EXERCISE = Copy every line of the data exactly, leaving nothing out.
::::::::
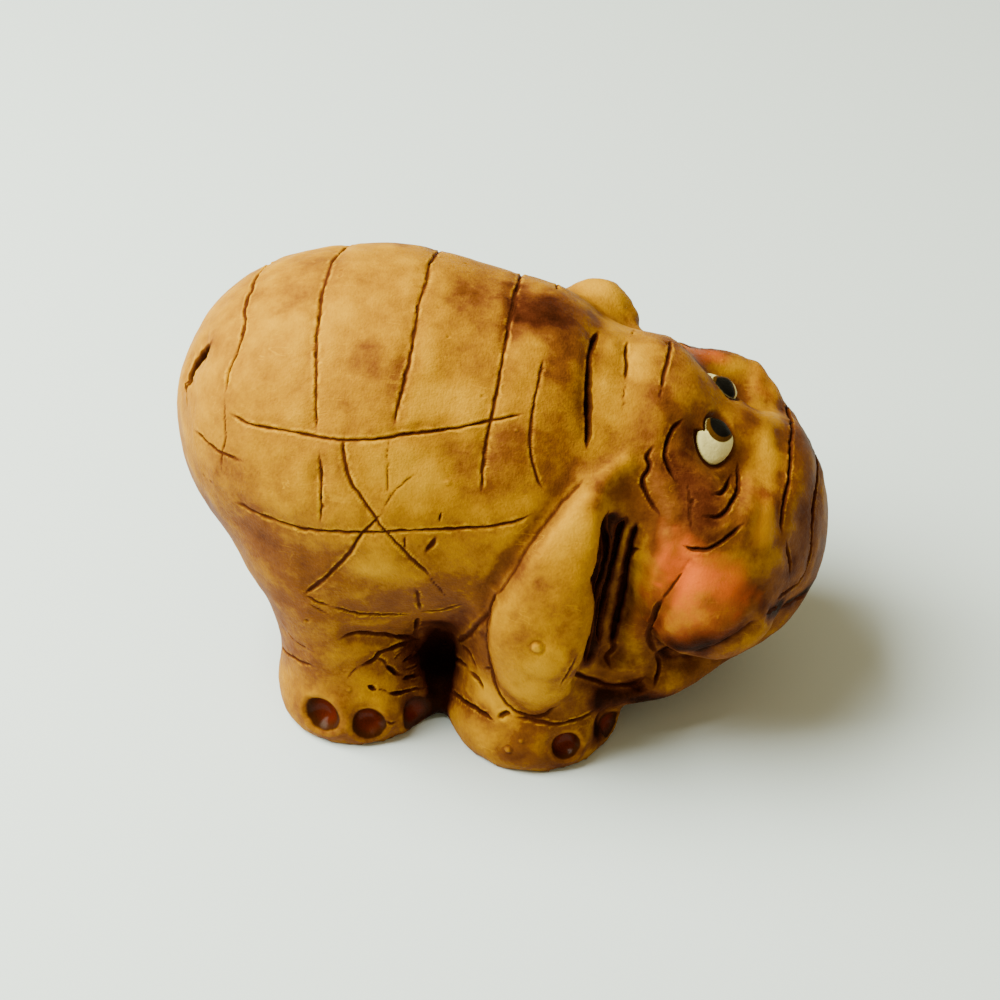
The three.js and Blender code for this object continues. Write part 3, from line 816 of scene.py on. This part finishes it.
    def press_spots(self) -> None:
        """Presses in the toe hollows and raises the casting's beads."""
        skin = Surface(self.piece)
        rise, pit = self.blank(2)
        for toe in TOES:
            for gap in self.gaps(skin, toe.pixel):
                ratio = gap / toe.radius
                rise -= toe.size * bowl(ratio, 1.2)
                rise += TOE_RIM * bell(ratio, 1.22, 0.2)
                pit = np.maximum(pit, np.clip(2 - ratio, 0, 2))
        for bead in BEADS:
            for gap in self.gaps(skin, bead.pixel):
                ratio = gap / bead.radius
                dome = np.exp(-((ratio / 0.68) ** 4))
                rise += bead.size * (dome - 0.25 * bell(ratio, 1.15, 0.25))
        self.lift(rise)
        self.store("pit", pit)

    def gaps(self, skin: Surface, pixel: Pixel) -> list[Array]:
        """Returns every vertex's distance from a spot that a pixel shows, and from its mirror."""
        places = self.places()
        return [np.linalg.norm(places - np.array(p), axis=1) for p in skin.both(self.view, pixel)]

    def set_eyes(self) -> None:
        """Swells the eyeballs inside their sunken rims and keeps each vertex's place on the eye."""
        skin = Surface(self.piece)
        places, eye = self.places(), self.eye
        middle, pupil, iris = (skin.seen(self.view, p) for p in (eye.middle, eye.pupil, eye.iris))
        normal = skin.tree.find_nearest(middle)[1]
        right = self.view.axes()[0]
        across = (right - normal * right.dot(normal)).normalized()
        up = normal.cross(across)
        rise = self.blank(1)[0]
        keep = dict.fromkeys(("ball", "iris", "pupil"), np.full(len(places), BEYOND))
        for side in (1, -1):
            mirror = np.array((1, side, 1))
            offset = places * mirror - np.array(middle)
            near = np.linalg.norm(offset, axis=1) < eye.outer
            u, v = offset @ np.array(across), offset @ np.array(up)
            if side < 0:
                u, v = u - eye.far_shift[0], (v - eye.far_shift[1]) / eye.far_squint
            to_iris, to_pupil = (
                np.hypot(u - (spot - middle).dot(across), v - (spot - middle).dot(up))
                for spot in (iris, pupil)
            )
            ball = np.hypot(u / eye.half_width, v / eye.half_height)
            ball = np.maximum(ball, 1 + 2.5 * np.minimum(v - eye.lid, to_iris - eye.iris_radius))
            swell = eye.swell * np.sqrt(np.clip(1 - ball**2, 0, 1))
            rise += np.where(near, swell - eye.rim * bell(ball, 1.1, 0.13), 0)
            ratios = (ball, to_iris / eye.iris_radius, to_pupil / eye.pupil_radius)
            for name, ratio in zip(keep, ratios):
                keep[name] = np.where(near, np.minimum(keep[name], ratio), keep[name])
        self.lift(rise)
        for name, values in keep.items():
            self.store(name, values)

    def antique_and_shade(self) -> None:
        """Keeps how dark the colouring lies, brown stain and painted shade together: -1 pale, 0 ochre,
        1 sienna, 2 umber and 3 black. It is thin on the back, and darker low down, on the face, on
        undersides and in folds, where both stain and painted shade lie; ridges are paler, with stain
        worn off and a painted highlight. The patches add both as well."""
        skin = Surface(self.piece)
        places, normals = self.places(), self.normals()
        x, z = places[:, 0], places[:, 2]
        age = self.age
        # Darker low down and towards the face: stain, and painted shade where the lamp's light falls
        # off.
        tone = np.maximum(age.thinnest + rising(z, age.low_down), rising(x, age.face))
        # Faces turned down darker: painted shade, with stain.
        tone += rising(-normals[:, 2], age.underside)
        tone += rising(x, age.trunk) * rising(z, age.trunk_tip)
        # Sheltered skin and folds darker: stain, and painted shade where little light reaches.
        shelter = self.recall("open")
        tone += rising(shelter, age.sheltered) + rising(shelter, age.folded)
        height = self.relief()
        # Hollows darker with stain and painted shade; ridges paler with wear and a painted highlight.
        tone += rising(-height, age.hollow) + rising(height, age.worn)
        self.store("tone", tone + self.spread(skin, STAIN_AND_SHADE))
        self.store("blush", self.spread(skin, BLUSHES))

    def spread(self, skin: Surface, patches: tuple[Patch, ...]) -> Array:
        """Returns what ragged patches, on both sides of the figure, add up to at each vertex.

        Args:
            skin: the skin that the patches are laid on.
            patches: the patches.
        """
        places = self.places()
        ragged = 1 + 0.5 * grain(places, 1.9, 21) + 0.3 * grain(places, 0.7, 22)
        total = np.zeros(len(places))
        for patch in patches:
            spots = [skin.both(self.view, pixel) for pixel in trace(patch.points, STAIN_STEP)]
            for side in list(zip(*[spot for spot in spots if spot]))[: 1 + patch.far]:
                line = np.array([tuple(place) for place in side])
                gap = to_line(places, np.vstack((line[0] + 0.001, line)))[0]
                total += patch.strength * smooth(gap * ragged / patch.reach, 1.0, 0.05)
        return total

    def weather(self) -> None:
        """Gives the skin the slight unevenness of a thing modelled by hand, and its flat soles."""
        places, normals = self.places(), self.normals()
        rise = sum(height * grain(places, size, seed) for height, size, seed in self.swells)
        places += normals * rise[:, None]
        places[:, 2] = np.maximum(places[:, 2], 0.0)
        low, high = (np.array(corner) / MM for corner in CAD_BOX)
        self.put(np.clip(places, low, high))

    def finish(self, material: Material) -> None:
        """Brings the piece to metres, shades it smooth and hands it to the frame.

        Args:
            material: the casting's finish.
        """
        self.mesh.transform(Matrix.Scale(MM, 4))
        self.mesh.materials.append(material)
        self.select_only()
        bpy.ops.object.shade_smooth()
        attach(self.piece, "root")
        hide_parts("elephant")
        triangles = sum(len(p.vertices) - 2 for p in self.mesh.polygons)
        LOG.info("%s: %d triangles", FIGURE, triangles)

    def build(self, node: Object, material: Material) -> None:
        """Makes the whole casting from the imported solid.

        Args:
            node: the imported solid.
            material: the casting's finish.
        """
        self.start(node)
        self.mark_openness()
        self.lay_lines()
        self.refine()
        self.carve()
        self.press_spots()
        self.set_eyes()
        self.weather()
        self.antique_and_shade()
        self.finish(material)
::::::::
CORRECT OUTPUT =
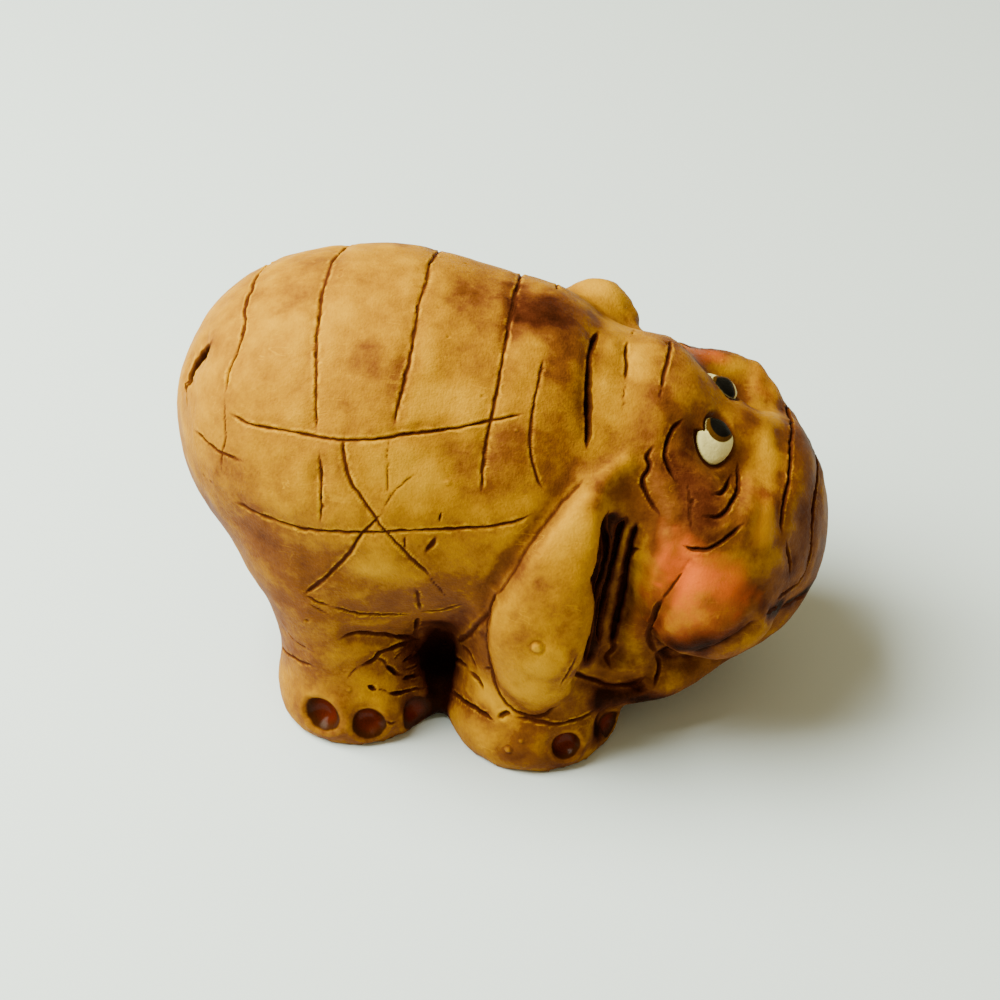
The three.js and Blender code for this object continues. Write part 3, from line 816 of scene.py on. This part finishes it.
    def press_spots(self) -> None:
        """Presses in the toe hollows and raises the casting's beads."""
        skin = Surface(self.piece)
        rise, pit = self.blank(2)
        for toe in TOES:
            for gap in self.gaps(skin, toe.pixel):
                ratio = gap / toe.radius
                rise -= toe.size * bowl(ratio, 1.2)
                rise += TOE_RIM * bell(ratio, 1.22, 0.2)
                pit = np.maximum(pit, np.clip(2 - ratio, 0, 2))
        for bead in BEADS:
            for gap in self.gaps(skin, bead.pixel):
                ratio = gap / bead.radius
                dome = np.exp(-((ratio / 0.68) ** 4))
                rise += bead.size * (dome - 0.25 * bell(ratio, 1.15, 0.25))
        self.lift(rise)
        self.store("pit", pit)

    def gaps(self, skin: Surface, pixel: Pixel) -> list[Array]:
        """Returns every vertex's distance from a spot that a pixel shows, and from its mirror."""
        places = self.places()
        return [np.linalg.norm(places - np.array(p), axis=1) for p in skin.both(self.view, pixel)]

    def set_eyes(self) -> None:
        """Swells the eyeballs inside their sunken rims and keeps each vertex's place on the eye."""
        skin = Surface(self.piece)
        places, eye = self.places(), self.eye
        middle, pupil, iris = (skin.seen(self.view, p) for p in (eye.middle, eye.pupil, eye.iris))
        normal = skin.tree.find_nearest(middle)[1]
        right = self.view.axes()[0]
        across = (right - normal * right.dot(normal)).normalized()
        up = normal.cross(across)
        rise = self.blank(1)[0]
        keep = dict.fromkeys(("ball", "iris", "pupil"), np.full(len(places), BEYOND))
        for side in (1, -1):
            mirror = np.array((1, side, 1))
            offset = places * mirror - np.array(middle)
            near = np.linalg.norm(offset, axis=1) < eye.outer
            u, v = offset @ np.array(across), offset @ np.array(up)
            if side < 0:
                u, v = u - eye.far_shift[0], (v - eye.far_shift[1]) / eye.far_squint
            to_iris, to_pupil = (
                np.hypot(u - (spot - middle).dot(across), v - (spot - middle).dot(up))
                for spot in (iris, pupil)
            )
            ball = np.hypot(u / eye.half_width, v / eye.half_height)
            ball = np.maximum(ball, 1 + 2.5 * np.minimum(v - eye.lid, to_iris - eye.iris_radius))
            swell = eye.swell * np.sqrt(np.clip(1 - ball**2, 0, 1))
            rise += np.where(near, swell - eye.rim * bell(ball, 1.1, 0.13), 0)
            ratios = (ball, to_iris / eye.iris_radius, to_pupil / eye.pupil_radius)
            for name, ratio in zip(keep, ratios):
                keep[name] = np.where(near, np.minimum(keep[name], ratio), keep[name])
        self.lift(rise)
        for name, values in keep.items():
            self.store(name, values)

    def antique_and_shade(self) -> None:
        """Keeps how dark the colouring lies, brown stain and painted shade together: -1 pale, 0 ochre,
        1 sienna, 2 umber and 3 black. It is thin on the back, and darker low down, on the face, on
        undersides and in folds, where both stain and painted shade lie; ridges are paler, with stain
        worn off and a painted highlight. The patches add both as well."""
        skin = Surface(self.piece)
        places, normals = self.places(), self.normals()
        x, z = places[:, 0], places[:, 2]
        age = self.age
        # Darker low down and towards the face: stain, and painted shade where the lamp's light falls
        # off.
        tone = np.maximum(age.thinnest + rising(z, age.low_down), rising(x, age.face))
        # Faces turned down darker: painted shade, with stain.
        tone += rising(-normals[:, 2], age.underside)
        tone += rising(x, age.trunk) * rising(z, age.trunk_tip)
        # Sheltered skin and folds darker: stain, and painted shade where little light reaches.
        shelter = self.recall("open")
        tone += rising(shelter, age.sheltered) + rising(shelter, age.folded)
        height = self.relief()
        # Hollows darker with stain and painted shade; ridges paler with wear and a painted highlight.
        tone += rising(-height, age.hollow) + rising(height, age.worn)
        self.store("tone", tone + self.spread(skin, STAIN_AND_SHADE))
        self.store("blush", self.spread(skin, BLUSHES))

    def spread(self, skin: Surface, patches: tuple[Patch, ...]) -> Array:
        """Returns what ragged patches, on both sides of the figure, add up to at each vertex.

        Args:
            skin: the skin that the patches are laid on.
            patches: the patches.
        """
        places = self.places()
        ragged = 1 + 0.5 * grain(places, 1.9, 21) + 0.3 * grain(places, 0.7, 22)
        total = np.zeros(len(places))
        for patch in patches:
            spots = [skin.both(self.view, pixel) for pixel in trace(patch.points, STAIN_STEP)]
            for side in list(zip(*[spot for spot in spots if spot]))[: 1 + patch.far]:
                line = np.array([tuple(place) for place in side])
                gap = to_line(places, np.vstack((line[0] + 0.001, line)))[0]
                total += patch.strength * smooth(gap * ragged / patch.reach, 1.0, 0.05)
        return total

    def weather(self) -> None:
        """Gives the skin the slight unevenness of a thing modelled by hand, and its flat soles."""
        places, normals = self.places(), self.normals()
        rise = sum(height * grain(places, size, seed) for height, size, seed in self.swells)
        places += normals * rise[:, None]
        places[:, 2] = np.maximum(places[:, 2], 0.0)
        low, high = (np.array(corner) / MM for corner in CAD_BOX)
        self.put(np.clip(places, low, high))

    def finish(self, material: Material) -> None:
        """Brings the piece to metres, shades it smooth and hands it to the frame.

        Args:
            material: the casting's finish.
        """
        self.mesh.transform(Matrix.Scale(MM, 4))
        self.mesh.materials.append(material)
        self.select_only()
        bpy.ops.object.shade_smooth()
        attach(self.piece, "root")
        hide_parts("elephant")
        triangles = sum(len(p.vertices) - 2 for p in self.mesh.polygons)
        LOG.info("%s: %d triangles", FIGURE, triangles)

    def build(self, node: Object, material: Material) -> None:
        """Makes the whole casting from the imported solid.

        Args:
            node: the imported solid.
            material: the casting's finish.
        """
        self.start(node)
        self.mark_openness()
        self.lay_lines()
        self.refine()
        self.carve()
        self.press_spots()
        self.set_eyes()
        self.weather()
        self.antique_and_shade()
        self.finish(material)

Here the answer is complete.